Но вот когда Юра готов был провалиться сквозь землю, так это перед грубо оштукатуренным домиком, за зарешеченным окошком которого (точно в тюрьме) покоился некто Винницкий В.Я.. И все потому, что одну из стенок “мазанки” изуродовала кривая неграмотная надпись, сделанная масляной краской и увенчанная шестиконечной звездой:
МОЙША САРА И РАХИЛЬ
УБЕРАЙСЯ В ИЗРАИЛЬ
- С-св-волочи. С-скоты. Г-гады. Уб-блюдки.
Юноше показалось на миг, что сегодня день открытия новой Сони: если около своего дома он впервые наблюдал ее гнев, то сейчас впервые слышал, как она ругалась. Точно тяжелые камни, слова срывались с ее губ и грузно падали прямо на сердце Юры. И в его помутившемся от стыда неизвестно за кого и за что рассудке возникла дикая мысль: жаль, что он... не такой же, как Соня. Белая неровная стена склепа с проклятой надписью словно бы встала между ними, хоть и оставалась на месте. И он сказал то, что вдруг посчитал обязательным сказать, что просто нельзя было не сказать:
- Соня, ты... извини меня... за это.
Конечно, нелепо было просить прощения за то, чего не совершал.

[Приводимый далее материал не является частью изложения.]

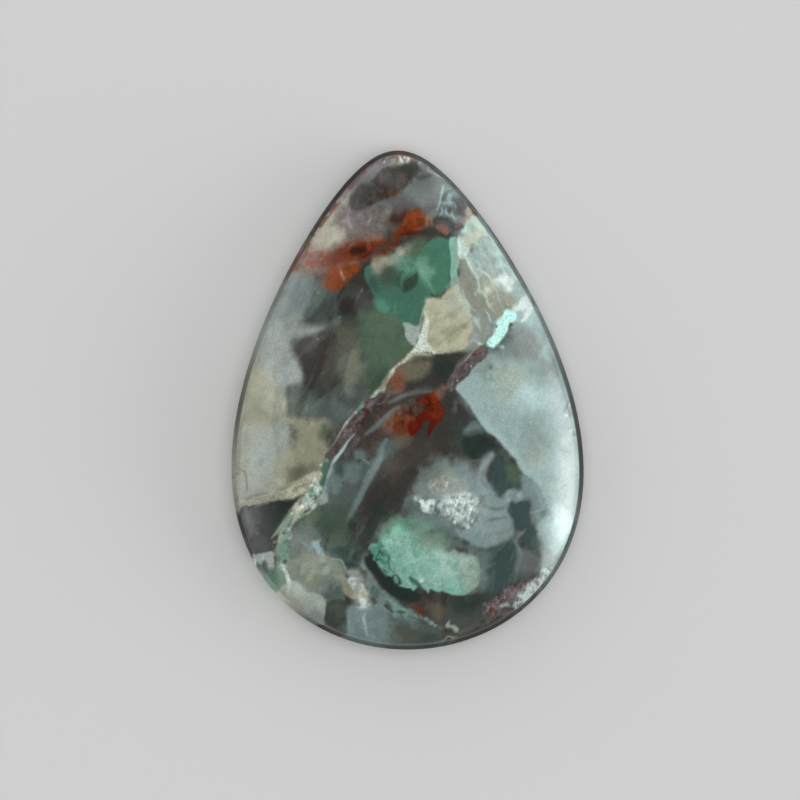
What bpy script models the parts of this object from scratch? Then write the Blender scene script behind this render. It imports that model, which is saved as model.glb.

- При чем здесь ты! - с болью в голосе воскликнула девушка даже не обернувшись. Ее светящиеся руки двигались вдоль букв, как будто желая стереть их.
- Ты не такой. И вообще у нас ведь нет национальностей.
Выручил их рев баяна. Юре и прежде чудилась тихая музыка и голоса, однако он не решался просить девушку прервать “экскурсию”. Теперь же Соня сама обрадовалась возможности отвлечься от оскверненной могилы и сказала довольно бодро:
- А, все равно туполобые подонки были, есть и будут. Нечего думать о них хотя бы в Духов день. Пошли к своим.
И плавно заскользила под гору между памятниками-”броневиками” и каменными “деревьями” с полированными сучьями. Юноша поспешил следом.
Справа показался военный участок со стандартными надгробьями “от исполкома”. Немного повыше братских могил, похожих на траншеи с каменными блиндажиками, у самой дороги возвышалась плита полированного красного гранита, воздвигнутая (как гласила надпись) мамой в честь “единственного чада” Величковского Федора Федоровича, двадцатичетырехлетнего моряка, “трагически погибшего в Севастополе”. И тут же, прямо на цветнике (что, впрочем, нисколько не вредило красивым ухоженным цветочкам) расположилась компания старых знакомых.
Прозрачный босой Чубик в простреленной тельняшке оперся подбородком на шикарный баян и сидел, меланхолически глядя вдаль. Иногда он начинал дремать; тогда руки его опускались, мех инструмента разъезжался в стороны, и баян дико взревывал.
Под правой рукой Чубика находился стакан водки, накрытый куском хлеба с солью, горсть конфет “Старт”, пара сморщенных яблок и полпачки галетного печенья.
Напротив матроса сидела задумчивая Мышка. Миша вытянулся на земле, положив голову на колени девицы. Именно он выглядел наиболее необычно: непрозрачный, как Соня, вместо больничной пижамы - расстегнутая до солнечного сплетения белая рубаха и умопомрачительного покроя белые брюки, легкие парусиновые туфли сменили стоптанные тапочки. И тело его было не голубым, а скорее бело-голубым.
Однако самое странное заключалось совсем в другом. Гитарист развлекал компанию не едкими куплетами о ненавистной ему кукурузе, не “Окурочком”, с которого не сводили глаз “жену задушивший Копалин” и “печальный один педераст”, не “Гаремом”, где нежится султан и не историей об изменщике и “подлом нахале”, облаченном в “самый модный сюртук”, которому обманутая врачиха вырвала в отместку “четыре здоровые зуба” вместо одного больного. И даже не печальной балладой о Маруське “з енституту”, которая вонзила себе в грудь “шешнадцать столовых ножей”, которую затем “в крематорий привезли” и чей “хладный” труп “за счет государства сожгли”.